The elevator music sounds again and Lenny lets out a deep sigh.
‘Rough day?’ the taxi man asks. Lenny looks up, meets the eye of his driver through the rear-view mirror.
‘I’m not sure,’ he says. ‘Odd is the word I’d use for it. Could turn out to be rough, could turn out to be one of the best days of my life.’
The taxi man creases his brow in confusion.
‘How’s that then?’ he asks, tilting his head.
‘Putting you through now, Sir,’ the man on the other end of the line says. Lenny raises his index finger, holding it up for the driver t
o signal that he will return an answer in time.

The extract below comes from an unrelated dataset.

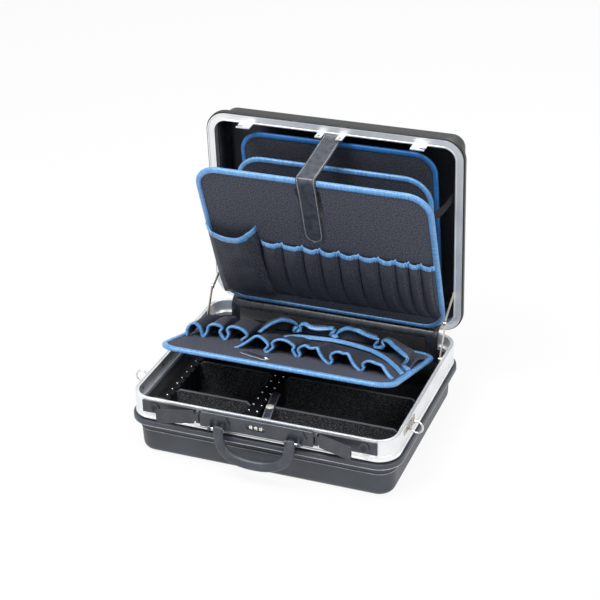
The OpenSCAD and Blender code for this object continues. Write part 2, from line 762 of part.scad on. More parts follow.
// The lower leaves are riveted to the base frame and carry two knuckles each
module base_hinge_leaves() {
  t = frame_t;
  mid = hinge_len / 2 - 15.2;
  color([0.78, 0.79, 0.81]) for (x = hinge_places) translate([x, 0, 0]) {
    translate([-hinge_len / 2, half_d, frame_bottom + 11])
      cube([hinge_len, t, hinge_z - frame_bottom - 9.5]);
    for (s = [-1, 1]) sided(s) difference() {
      union() {
        translate([mid, hinge_y, hinge_z]) rotate([0, 90, 0]) cylinder(r = knuckle_r, h = 15.2);
        translate([mid, half_d, hinge_z - knuckle_r]) cube([15.2, hinge_out, t]);
      }
      translate([mid - 1, hinge_y, hinge_z]) rotate([0, 90, 0]) cylinder(r = hinge_pin_r + pin_clear, h = 18);
    }
    for (s = [-1, 1], z = [frame_bottom + 15, frame_bottom + 25])
      translate([s * hinge_len / 3, half_d + t, z]) rotate([-90, 0, 0]) dome(rivet_r, 0.9);
  }
}

module hinge_pins() {
  color([0.62, 0.63, 0.65]) for (x = hinge_places)
    translate([x, hinge_y, hinge_z]) rod_x(hinge_pin_r, hinge_len + 1);
}

// The upper leaves lie on the outside of the lid shell's rim
module lid_hinge_leaves() {
  t = frame_t;
  mid = hinge_len / 2 - 15.5;
  leaf_y = half_d + lid_rim_out;
  top = lid_rim_z + rim_h - 1;
  low = hinge_z + knuckle_r + 0.3;
  color([0.78, 0.79, 0.81]) opened() for (x = hinge_places) translate([x, 0, 0]) difference() {
    union() {
      translate([-hinge_len / 2, leaf_y, low]) cube([hinge_len, t, top - low]);
      translate([-mid, leaf_y, hinge_z]) cube([2 * mid, t, low - hinge_z + 1]);
      translate([0, hinge_y, hinge_z]) rod_x(knuckle_r, 2 * mid);
      for (s = [-1, 1]) translate([s * hinge_len / 3, leaf_y + t, low + 8]) rotate([-90, 0, 0]) dome(rivet_r, 0.9);
    }
    translate([0, hinge_y, hinge_z]) rod_x(hinge_pin_r + pin_clear, hinge_len);
  }
}

// A lining strip covers the rear wall below the lid's hinge
module hinge_cover() {
  l = case_w - 69;
  t = liner_t;
  rear = half_d - ledge_in - 1.6;
  line = [[rear, mate_z - 62], [rear - 0.6, mate_z - 47], [rear - 3, mate_z - 28], [rear - 1.8, mate_z - 21]];
  color([0.13, 0.13, 0.14]) translate([-l / 2, 0, 0]) rotate([90, 0, 90]) linear_extrude(l)
    polygon(concat(line, [for (i = [len(line) - 1 : -1 : 0]) [line[i][0] - t, line[i][1]]]));
}

// ---------- tool panels ----------

// A stiff board with piping round its edge: its hinge edge lies along X at y = 0, it runs
// towards +y, and its face is +z
module tool_panel(w, h, r) {
  cw = w - 2 * pipe_r;
  ch = h - 2 * pipe_r;
  cr = r - pipe_r;
  translate([0, ch / 2, 0]) {
    translate([0, 0, -panel_t / 2]) linear_extrude(panel_t) round_rect(cw, ch, cr);
    for (sx = [-1, 1], sy = [-1, 1])
      translate([sx * (cw / 2 - cr), sy * (ch / 2 - cr), 0])
        rotate([0, 0, sx > 0 ? (sy > 0 ? 0 : -90) : (sy > 0 ? 90 : 180)])
          rotate_extrude(angle = 90) translate([cr, 0]) circle(pipe_r);
    for (s = [-1, 1]) {
      translate([s * cw / 2, 0, 0]) rod_y(pipe_r, ch - 2 * cr);
      translate([0, s * ch / 2, 0]) rod_x(pipe_r, cw - 2 * cr);
    }
  }
}

// Hangs a panel by its hinge edge in the open lid
module hung(place) {
  opened() translate([0, half_d - place[0], mate_z + place[1]]) rotate([180 + place[2], 0, 0])
    children();
}

// A filled pocket, thin at its root and full at its mouth, between two places along X
module pocket(x0, x1, root, mouth, depth) {
  z = panel_t / 2;
  translate([x0, -pipe_r, 0]) rotate([90, 0, 90]) linear_extrude(x1 - x0)
    polygon([[root, z], [mouth, z], [mouth, z + depth],
      [mouth - 0.25 * (mouth - root), z + 0.9 * depth], [root, z + 1.5]]);
}

module front_panel() {
  color([0.20, 0.20, 0.22]) hung(front_hang) tool_panel(front_w, front_h, panel_corner_r);
}

module middle_panel() {
  color([0.20, 0.20, 0.22]) hung(middle_hang) tool_panel(inner_w, middle_h, panel_corner_r);
}

module rear_panel() {
  color([0.20, 0.20, 0.22]) hung(rear_hang) tool_panel(inner_w, rear_h, rear_corner_r);
}

// A row of small pockets and one large pocket with an open mouth
module front_panel_pockets() {
  t = 2;
  color([0.13, 0.13, 0.14]) hung(front_hang) {
    for (i = [0 : len(small_edges) - 2])
      pocket(small_edges[i] + 0.5, small_edges[i + 1] - 0.5, small_root, small_mouth, small_pocket_depth);
    difference() {
      pocket(large_edges[0], large_edges[1], large_root, large_mouth, large_pocket_depth);
      translate([0, t, -t / 2]) pocket(large_edges[0] + t, large_edges[1] - t, large_root + 8,
        large_mouth, large_pocket_depth - t / 2);
    }
  }
}

module base_panel_frame() {
  translate([base_panel_x, base_pivot[0], base_pivot[1]]) rotate([-base_panel_tilt, 0, 0])
    mirror([0, 1, 0]) children();
}

module base_panel() {
  color([0.20, 0.20, 0.22]) base_panel_frame()
    tool_panel(base_panel_w, base_panel_l, base_corner_r);
}

module base_pockets_left() {
  pitch = 26;
  color([0.13, 0.13, 0.14]) base_panel_frame() for (i = [0 : 2]) {
    x = -base_panel_w / 2 + 15.5 + i * pitch;
    pocket(x, x + pitch - 1, base_panel_l - 18, base_panel_l - 118, pocket_rise);
  }
}

module base_pockets_front() {
  pitch = 0.1407 * base_panel_w;
  color([0.13, 0.13, 0.14]) base_panel_frame() for (i = [0 : 4]) {
    x = -0.26 * base_panel_w + i * pitch;
    pocket(x, x + pitch - 1, base_panel_l - 14, base_panel_l - 92, pocket_rise);
  }
}

module base_pockets_back() {
  pitch = 0.182 * base_panel_w;
  color([0.13, 0.13, 0.14]) base_panel_frame() for (i = [0 : 3]) {
    x = -0.279 * base_panel_w + i * pitch;
    pocket(x, x + pitch - 1, base_panel_l - 164, 40, pocket_rise * 0.65);
  }
}

// A flexible tab that joins the rear edge of the base panel to the lining strip
module base_panel_tab() {
  rear = half_d - ledge_in - 6.3;
  front = base_pivot[0] + pipe_r + soft_gap;
  color([0.11, 0.11, 0.12]) translate([-strip_l / 2, front, base_pivot[1] - 0.6])
    cube([strip_l, rear - front, 1.2]);
}

// Flexible strips that hang the lid's three panels from its frame and its lining
module panel_hinge_strips() {
  t = 1.2;
  lip_y = half_d - lid_face;
  color([0.11, 0.11, 0.12]) opened() translate([-strip_l / 2, 0, 0]) {
    low = mate_z + front_hang[1] + pipe_r + soft_gap;
    translate([0, lip_y - t, low]) cube([strip_l, t, lid_z + lid_lip_h - 3 - low]);
    for (p = [middle_hang, rear_hang]) {
      y = half_d - p[0] + pipe_r + soft_gap;
      wall_y = half_d - lid_lining_in(lid_h - p[1]) - soft_gap;
      translate([0, y, mate_z + p[1] - t / 2]) cube([strip_l, wall_y - y, t]);
    }
  }
}

// The strap from the lid's front edge to the front panel
module strap_span() {
  lid_end = shut_to_open([front_y + lid_face, lid_z + 8]);
  panel_end = shut_to_open(panel_point(front_h - pipe_r + 1.5, 1));
  run = panel_end - lid_end;
  color([0.07, 0.07, 0.075]) translate([0, lid_end[0], lid_end[1]])
    rotate([atan2(run[1], -run[0]) * -1, 0, 0]) translate([0, 0, -0.75]) linear_extrude(1.5)
      polygon([[-8, -3.5], [11, -3.5], [3, -norm(run) + 2], [-29, -norm(run) + 2]]);
}

// Where a point of the shut lid lies when the lid is open, as [y, z]
function shut_to_open(p) = let(y = p[0] - hinge_y, z = p[1] - hinge_z)
  [hinge_y + y * cos(open_angle) + z * sin(open_angle), hinge_z - y * sin(open_angle) + z * cos(open_angle)];

// A point of the front panel in the shut lid: s along it from its hinge, n out of its face
function panel_point(s, n) = let(a = front_hang[2])
  [half_d - front_hang[0] - s * cos(a) + n * sin(a), mate_z + front_hang[1] - s * sin(a) - n * cos(a)];

// The strap's round end lies on the front panel
module strap_end() {
  strap_w = 33;
  strap_top = front_h - 3 * pipe_r - 0.5;
  strap_low = front_h - 126;
  color([0.07, 0.07, 0.075]) hung(front_hang) translate([-12.5, 0, panel_t / 2 + soft_gap])
    linear_extrude(2) {
      translate([-strap_w / 2, strap_low]) square([strap_w, strap_top - strap_low]);
      translate([0, strap_low]) circle(strap_w / 2);
    }
}

// ---------- stays ----------

// A riveted head on the end of a pin, on the side that the pin's axis points to
module stay_head() { cylinder(r = stay_head_r, h = stay_head_t); }

// A link from one point of a side view to another, in a plane at x0 that is stay_t thick
module stay_link_plate(from, to, x0) {
  run = to - from;
  translate([x0, from[0], from[1]]) rotate([atan2(run[1], run[0]), 0, 0]) rotate([90, 0, 90])
    difference() {
      linear_extrude(stay_t) {
        circle(stay_w / 2);
        translate([0, -stay_w / 2 + 1]) square([norm(run), stay_w - 2]);
        translate([norm(run), 0]) circle(stay_w / 2);
      }
      translate([0, 0, -1]) cylinder(r = stay_pin_r + pin_clear, h = stay_t + 2);
    }
}

// The lower link turns outside the plane of the upper one, and its knee carries a rivet head
module stay_lower(s) {
  x = stay_outer_x + 0.4;
  color([0.85, 0.85, 0.86]) sided(s) {
    stay_link_plate(stay_base_at, stay_knee_at, x);
    translate([x + stay_t, stay_knee_at[0], stay_knee_at[1]]) rotate([0, 90, 0]) stay_head();
  }
}

module stay_upper(s) {
  x = stay_outer_x - stay_t;
  color([0.85, 0.85, 0.86]) sided(s) {
    stay_link_plate(shut_to_open(stay_lid_at), stay_knee_at, x);
    translate([x - stay_head_t, stay_knee_at[0], stay_knee_at[1]]) rotate([0, 90, 0]) stay_head();
  }
}

module stay_lower_left() { stay_lower(-1); }
module stay_lower_right() { stay_lower(1); }
module stay_upper_left() { stay_upper(-1); }
module stay_upper_right() { stay_upper(1); }

// Shouldered pins on the base frame's inner wall
module stay_base_pivots() {
  wall = half_w - frame_lip;
  x = stay_outer_x + 0.4;
  color([0.70, 0.71, 0.73]) for (s = [-1, 1]) sided(s) translate([0, stay_base_at[0], stay_base_at[1]]) {
    translate([x + stay_t + 0.2, 0, 0]) rotate([0, 90, 0]) cylinder(r = 4, h = wall - x - stay_t - 0.2);
    translate([x - 0.2, 0, 0]) rotate([0, 90, 0]) cylinder(r = stay_pin_r, h = wall - x);
    translate([x - 0.2, 0, 0]) rotate([0, -90, 0]) cylinder(r = stay_head_r, h = 1.2);
  }
}

// Rivets through the lid frame's inner wall
module stay_lid_pivots() {
  wall = half_w - lid_face;
  x = stay_outer_x - stay_t;
  color([0.70, 0.71, 0.73]) opened() for (s = [-1, 1]) sided(s)
    translate([0, stay_lid_at[0], stay_lid_at[1]]) {
      translate([x - 0.2, 0, 0]) rotate([0, 90, 0]) cylinder(r = stay_pin_r, h = wall - x + 0.2);
      translate([x - 0.2, 0, 0]) rotate([0, -90, 0]) stay_head();
    }
}

// ---------- lid strikers ----------

// Slotted tabs on the lid frame's front wall: the two outer ones take the bolts from their
// outer edges, and the two inner ones hold the middle of the edge in line
module lid_strikers() {
  y = front_y + lid_face;
  low = mate_z - striker_drop;
  h = lid_z + lid_lip_h - 2 - low;
  color([0.93, 0.93, 0.92]) opened() for (s = [-1, 1]) sided(s) {
    difference() {
      translate([striker_x - striker_w / 2, y, low]) cube([striker_w, striker_t, h]);
      translate([striker_x + striker_w / 2 - bolt_travel - 2, y - 1, bolt_z - bolt_size / 2 - 1])
        cube([bolt_travel + 3, striker_t + 2, bolt_size + 2]);
    }
    difference() {
      translate([13, y, low]) cube([12, striker_t, h]);
      translate([19, y - 1, low + 6]) rotate([-90, 0, 0]) cylinder(r = 2.5, h = striker_t + 2);
    }
  }
}

// ---------- the nodes ----------

base_shell();
base_frame();
base_liner();
divider_rails();
centre_beam();
slot_studs();
divider_front_left();
divider_front_right();
divider_middle_left();
divider_middle_right();
snap_strap();
snap_button();
console();
handle_brackets();
handle_pins();
handle();
number_wheel_1();
number_wheel_2();
number_wheel_3();
number_axle();
latch_plate_left();
latch_plate_right();
latch_flap_left();
latch_flap_right();
latch_pins();
lock_cylinder_left();
lock_cylinder_right();
latch_bolt_left();
latch_bolt_right();
ring_bracket_left();
ring_bracket_right();
carry_ring_left();
carry_ring_right();
frame_rivets();
base_hinge_leaves();
hinge_pins();
lid_hinge_leaves();
hinge_cover();
base_panel();
base_pockets_left();
base_pockets_front();
base_pockets_back();
base_panel_tab();
stay_base_pivots();
stay_lower_left();
stay_lower_right();
stay_upper_left();
stay_upper_right();
stay_lid_pivots();
lid_shell();
lid_frame();
lid_liner();
lid_strikers();
panel_hinge_strips();
front_panel();
front_panel_pockets();
middle_panel();
rear_panel();
strap_span();
strap_end();
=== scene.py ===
"""Dresses the open hard tool case: its soft goods, finishes, floor, lights and camera.

Shapes are worked out in millimetres, in a local frame where that is simpler, and each one
becomes a piece in metres in the model's frame: +Z up, -Y the latch side.
"""

import bisect
import json
import math

import bmesh
import bpy
from mathutils import Matrix, Vector, noise


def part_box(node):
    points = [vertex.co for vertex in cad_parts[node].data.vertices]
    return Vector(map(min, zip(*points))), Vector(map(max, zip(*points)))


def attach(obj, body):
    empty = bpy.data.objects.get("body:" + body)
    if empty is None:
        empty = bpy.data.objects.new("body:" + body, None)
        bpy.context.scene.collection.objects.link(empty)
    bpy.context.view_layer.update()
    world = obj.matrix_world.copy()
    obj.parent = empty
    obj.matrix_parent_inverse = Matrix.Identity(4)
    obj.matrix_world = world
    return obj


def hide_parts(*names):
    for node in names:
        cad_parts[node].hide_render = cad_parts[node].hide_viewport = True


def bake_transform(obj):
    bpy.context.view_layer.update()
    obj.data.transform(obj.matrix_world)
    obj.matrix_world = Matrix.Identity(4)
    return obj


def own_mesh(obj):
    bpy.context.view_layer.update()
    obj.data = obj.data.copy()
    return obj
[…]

‘St Bernard’s Ward,’ a woman says.
‘Hey, I’m looking to speak to a patient there – a Mr Gordon Blake. I’m a eh… an associate… a friend of his.’
‘We don’t have phones in the rooms themselves, I’m afraid. But if you are looking for updates on Mr Blake’s health, I can see if I can find his nurse – Elaine Reddy – to speak to you about his current condition.’
Lenny sits up straight in the back seat, reaches a calming thumb to massage his temple.
‘He hasn’t gone down for his surgeries yet, has he? Please don’t tell me they’ve taken him down.’
‘No… not yet. But soon. I think he’s due to go down at three p.m. Again, Elaine would be the one to give you all of the details of Mr Bl—’
‘Can you please enter his room, let him know Lenny Moon is on the line for him and that I’d like him to call me back on his mobile as soon as possible. Tell him I have news for him.’
‘Eh… hold on one minute.’
There’s no elevator music this time. No sound at all except for distant murmurs of a functioning hospital; muffled footsteps down hollow corridors, the odd beep.
He looks back up at the taxi man while he waits.
‘I’m eh… I’m holding out for news on a house,’ he says. ‘I’ve either got it or I haven’t… Still hasn’t been made clear to me.’